For the Nov. 8 contest, 80 lucky people can join in the tasting. That's how many general admission tickets will be sold for the event, which will feature three divisions for bakers — children, amateur and professional. Attendees will pick a people's choice winner in the pie contest, and a panel of judges will pick the division winners.

The panel of judges will include Broomfield Mayor Randy Ahrens; Kini Christie, owner of My Mom's Pies in Niwot; actor Markus Flanagan, whose credits include a slate of TV shows such as "CSI," "Friends," "Northern Exposure" and "Melrose Place;" Bo Jaxon, the drive time DJ on Mix 100.3 FM, and chef Darin Sturgill from Kachina Southwestern Grill in Westminster.

Among the criteria for pies is that all must be homemade — not even canned apples are allowed — and all must have at least three-quarters apple filling (no hiding behind that homemade crust).

Among those who will be baking for the contest is Vilate Winfrey.

Vilate, who just turned 13, in entering in the professional division.

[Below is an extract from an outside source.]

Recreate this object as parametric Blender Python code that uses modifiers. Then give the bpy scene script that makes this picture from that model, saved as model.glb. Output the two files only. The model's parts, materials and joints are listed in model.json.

She qualifies for both.

She's a only a teen, but she also is a longtime baker who sells her baked goods at the Westminster Farmers' Market, which is held summer Saturdays at the former mall site at 88th Avenue and Sheridan Boulevard.

Although she has been baking for longer than she can remember, Vilate only began baking goods to sell when she accidentally knocked her dad's tablet off of a stack of mail. Her parents had her find a way to pay to fix it. As an 11-year-old, she started selling baked goods at local garage sales, and eventually, the farmers' market.

She paid to fix the tablet, and now puts the money she earns into a savings account for college.

Her goal is to win the competition and continue baking professionally.

"When people ask me what I want to do, I like to tell them I want to go to culinary school," she said.